The Highlands and Islands are not a “wilderness” for tourists to enjoy neither should they be seen as the plaything of Sheiks from Dubai who are free to build vast hunting lodges with four 65ft helipads when the people of Wester Ross have a chronic housing shortage and a transport infrastructure which belongs to a past century. That is division.
It is apparent that the HIE is not fit for purpose and that a new paradigm is required. I suspect that post-election next May the SNP will do for them: they have already done way with the Local Enterprise Companies (the “Lecs”) and centralised everything in Inverness. This has also not helped. A new SNP government must have the courage of the people’s convictions and adopt a truly radical policy on land ownership – they have to understand that on this issue and others they are not “leading” the Scottish people but following a wave. I am no Thomas the Rhymer or a prophet of any kind but even I can predict that if they dither and dilute the Scottish people will turn on them and consign them to history. The Highlands and Islands are not a “wilderness” for tourists to enjoy neither should they be seen as the plaything of Sheiks from Dubai who are free to build vast hunting lodges with four 65ft helipads when the people of Wester Ross have a chronic housing shortage and a transport infrastructure which belongs to a past century. That is division.

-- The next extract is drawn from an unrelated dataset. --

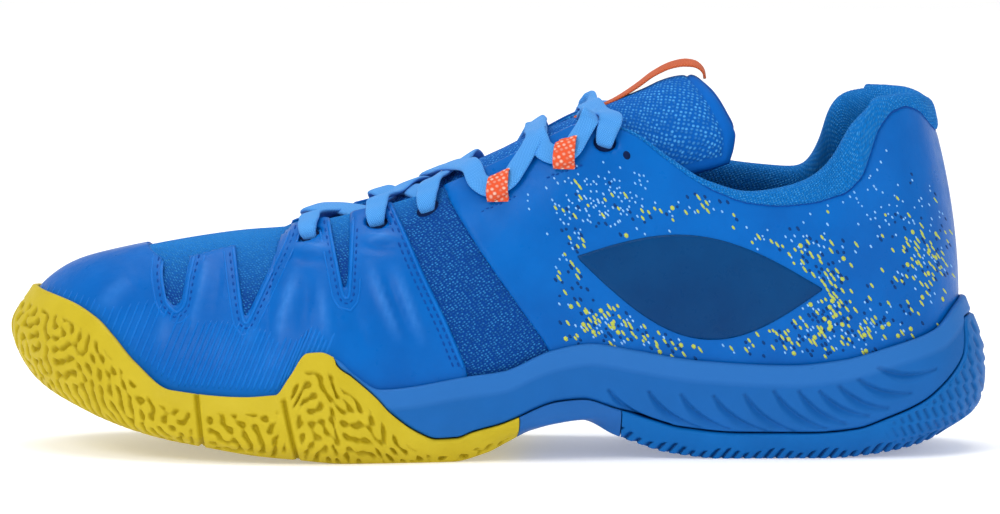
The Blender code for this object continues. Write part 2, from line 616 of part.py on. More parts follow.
def make_collar(parts, paint):
    """Collar foam and the knit lining that covers it down to the footbed."""
    ribs = around_heel(COLLAR_RIBS)
    padding = smooth([(0, 5), (3, 6), (7, 5), (9, 2.5)])
    thick = np.array([padding(abs(k)) for k in ribs])
    rows = list(range(5, ROWS))
    inner = [offset(0, ribs, [r])[:, 0] - side_by_side(ribs, r, GAP + thick * PAD_TAPER[r])
             for r in rows]
    foam = slab("collar_foam", offset(-GAP, ribs, rows), np.swapaxes(np.array(inner), 0, 1), parts)
    dress(foam, paint["foam"])
    under, over = [], []
    for r in range(1, ROWS):
        pad = GAP + thick * PAD_TAPER[r] if r in PAD_TAPER else 0 * thick
        depth = np.maximum(pad, GAP + 1.2) + GAP
        base = offset(0, ribs, [r])[:, 0]
        under.append(base - side_by_side(ribs, r, depth))
        over.append(base - side_by_side(ribs, r, depth + 0.9))
    lip = offset(BOOTIE_THICK, ribs, [ROWS - 1])[:, 0] + np.array([0, 0, 1.0])
    crown = (lip + under[-1]) / 2 + np.array([0, 0, 1.2])
    rise = np.array([0, 0, 1.6])
    under += [crown, lip]
    over += [crown + rise, lip + rise]
    lining = slab("collar_lining", np.swapaxes(np.array(under), 0, 1),
                  np.swapaxes(np.array(over), 0, 1), parts)
    dress(lining, paint["knit_lining"])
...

If we are to build a nation in Scotland, despite the best attempts of the Tories in London to deny us, then we have to begin to build it in the Highlands and Islands. We cannot afford to wait another fifty years for accountants, bureaucrats, gate keepers and landlords apologists to dither, obfuscate and betray us our rights. If the ordinary people are not encouraged and allowed to use their considerable energies and imagination to secure our future then the Highlands will become a theme park. All of Scotland cannot afford that. As the Tories prove every week they indeed look on us with “something less than love”. It is time for real politics in the Highlands, not the benign paternalism of agencies, however well meaning, who think that they know best. That should be our common cause for Alba.